Detels, Polly Elizabeth 12 1900 (has links)
This dissertation is an exploration of relationships between fiction and history as illuminated by historiographic fiction in general and the historiographic novel in particular. Here the term historiography is employed particularly in several of its many meanings: as the study of the materials and techniques of history, the study of what it means to be a historian, and the study of the philosophy of history. All of these are comprehended in the larger definition of issues pertaining to the writing of history. Four twentieth-century novels are presented and analyzed as historiographic novels.

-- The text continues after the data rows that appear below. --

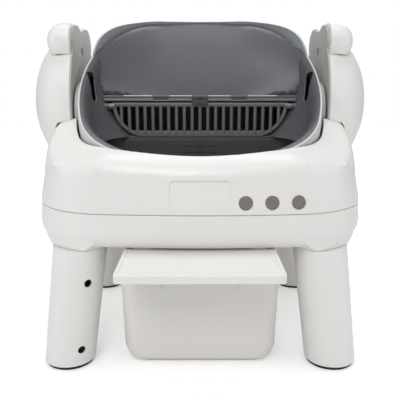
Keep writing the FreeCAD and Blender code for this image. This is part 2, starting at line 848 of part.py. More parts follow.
def slanted_cone(top_x, top_y, foot_x, foot_y, inset, z0, z1):
    # The leg's axis leans, and both its ends are cut level.
    height = leg_top - foot_height
    axis = V(top_x - foot_x, top_y - foot_y, height)
    taper = (leg_top_radius - leg_foot_radius) / axis.Length
    spare = 20.0
    unit = V(axis).normalize()
    start = V(foot_x, foot_y, foot_height) - unit * spare
    r0 = leg_foot_radius - inset - taper * spare
    r1 = leg_top_radius - inset + taper * spare
    cone = Part.makeCone(r0, r1, axis.Length + 2.0 * spare, start, unit)
    return cone.common(box(-far, far, -far, far, z0, z1))


def make_leg(top_x, top_y, foot_x, foot_y, turn):
    leg = slanted_cone(top_x, top_y, foot_x, foot_y, 0.0, foot_height, leg_top)
    leg = leg.cut(slanted_cone(top_x, top_y, foot_x, foot_y, leg_wall, foot_height + leg_wall, leg_top - 6.0))
    for z in leg_hole_heights:
        share = (z - foot_height) / (leg_top - foot_height)
        x = foot_x + (top_x - foot_x) * share
        y = foot_y + (top_y - foot_y) * share
        direction = V(math.cos(math.radians(turn)), math.sin(math.radians(turn)), 0)
        start = V(x, y, z) + direction * 20.0
        leg = leg.cut(Part.makeCylinder(leg_hole_radius, 40.0, start, direction))
    neck = Part.makeCylinder(26.0, housing_bottom - leg_top + 1.0, V(top_x, top_y, leg_top - 1.0))
    bolt = Part.makeCylinder(bolt_radius, 40.0, V(top_x, top_y, leg_top - 15.0))
    return leg.fuse(neck).cut(bolt).removeSplitter()


def make_foot(x, y):
    pad = Part.makeCylinder(foot_radius, foot_height, V(x, y, 0))
    low = [e for e in pad.Edges if e.BoundBox.ZMax < 0.5 and len(e.Vertexes) == 1]
    return pad.makeFillet(1.5, low)


def make_leg_bolt(x, y):
    shank = Part.makeCylinder(bolt_radius, 21.0, V(x, y, leg_top - 10.0))
    head = Part.makeCylinder(7.0, 4.0, V(x, y, leg_top - 12.0))
    nut = Part.makeCylinder(7.0, 4.0, V(x, y, housing_bottom + housing_wall))
    return shank.fuse([head, nut]).removeSplitter()


def collar_form(x, y, inset):
    # A slanted cone round the leg's top that flares to the outer corner, kept inside the housing's outline.
    radius = collar_radius - inset
    push = collar_flare / math.sqrt(2.0)
    top_x = x + math.copysign(push, x)
    top_y = y + math.copysign(push, y)
    low = Part.Wire(Part.makeCircle(radius, V(x, y, collar_bottom)))
    high = Part.Wire(Part.makeCircle(radius + collar_flare, V(top_x, top_y, collar_bottom + collar_rise)))
    cone = Part.makeLoft([low, high], True, True)
    pull = 3.0 + inset
    outline = oval_wire(housing_half_width - pull, housing_half_length - pull, housing_side_arc - pull,
                        housing_front_arc - pull, housing_corner_arc - pull, housing_centre_y, collar_bottom)
    return cone.common(Part.Face(outline).extrude(V(0, 0, collar_rise)))


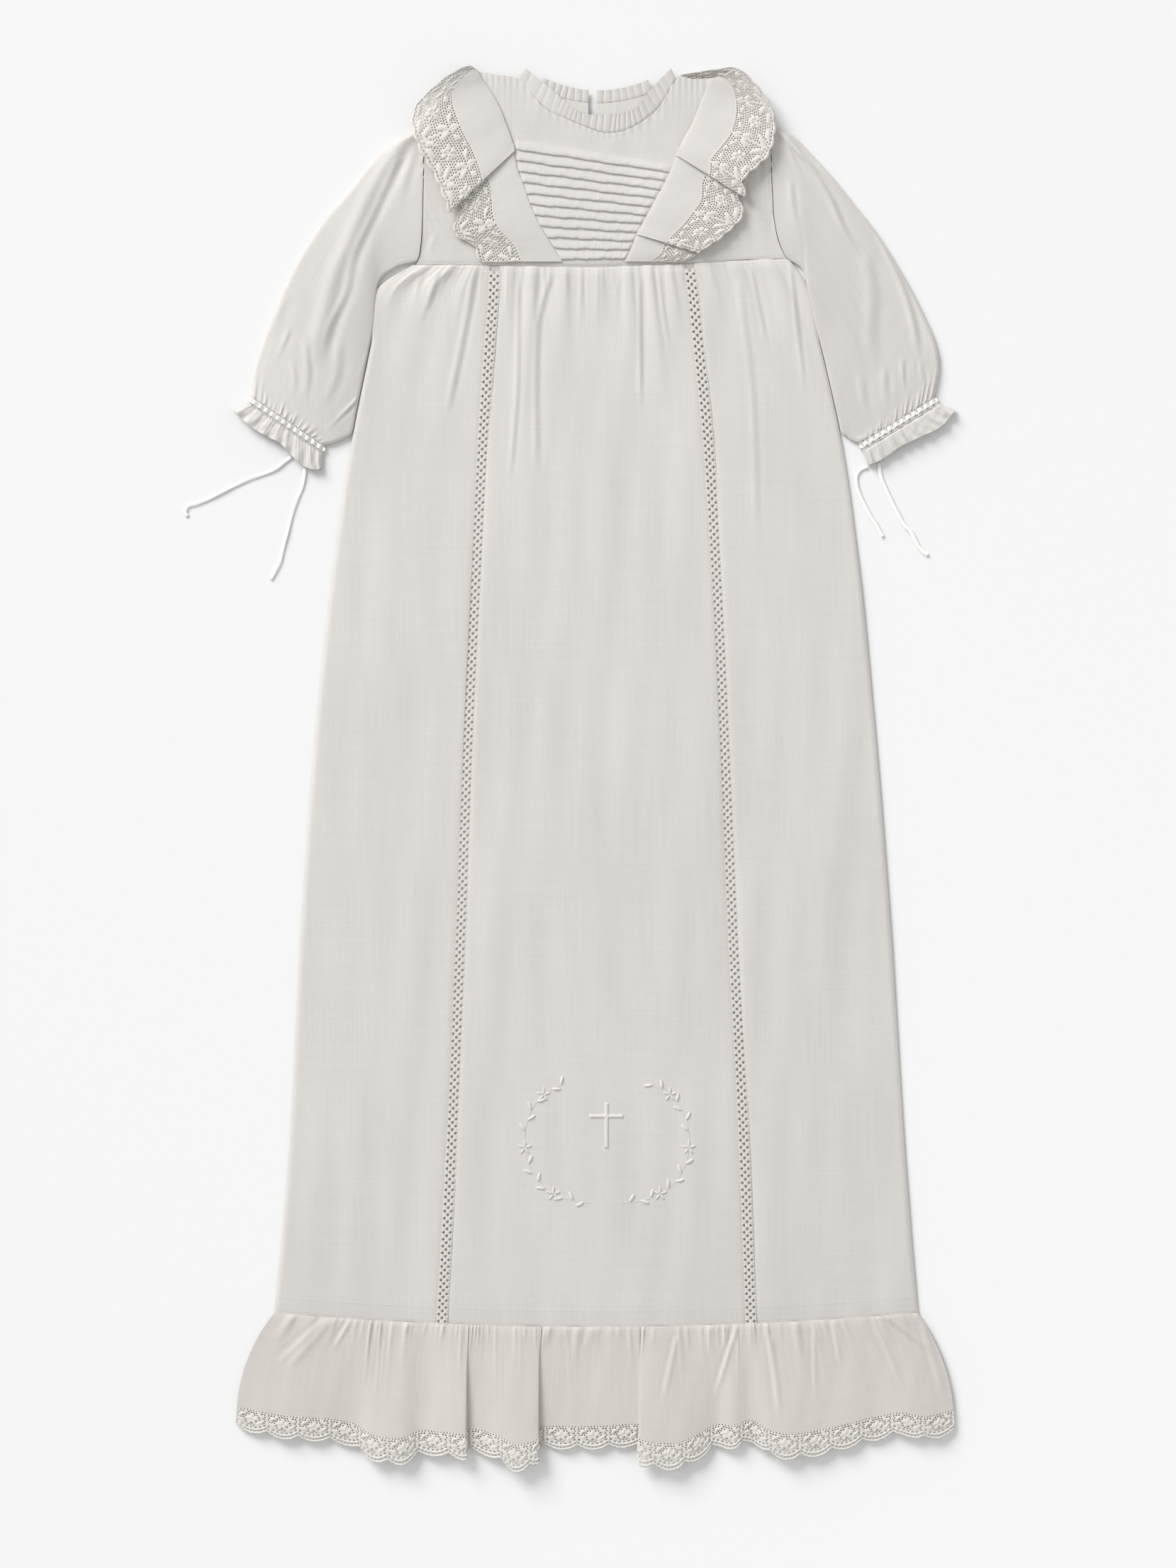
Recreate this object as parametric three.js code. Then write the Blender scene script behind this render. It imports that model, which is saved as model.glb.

The common element in analysis of all the novels is the examination of historiographic material encoded in narrative, plot, characters, theme, structure or style. Each analysis focuses on one historiographic assumption or problem and brings in perspectives of historians or theorists of history as well as non-novelistic, critical perspectives of the authors themselves. E. M. Forster's Howards End (1910) is analyzed as an imaginative exposé of causality in historical thinking. All the King's Men by Robert Penn Warren (1946) is presented as a gloss on Isaiah Berlin's critique of Leo Tolstoy's second epilogue to War and Peace. Several essays by philosopher Eric Voegelin provide the theoretical framework for a historiographic analysis of Milan Kundera's The Book of Laughter and Forgetting (1978). The historiographic reading of Graham Swift's Waterland (1983) turns on the convergence of tensions between natural and human history with conflicting ideas of what constitutes revolution. In the process of these analyses, the study establishes general properties of the historiographic novel, as opposed to related categories (historical novel, nonfiction novel, and historiographic metafiction, for example). The isolation, description, and examination of historiographic novels as a category of history is offered as a contribution to the debate about the relationships, respectively, between narrative and objectivity, and experience and representation.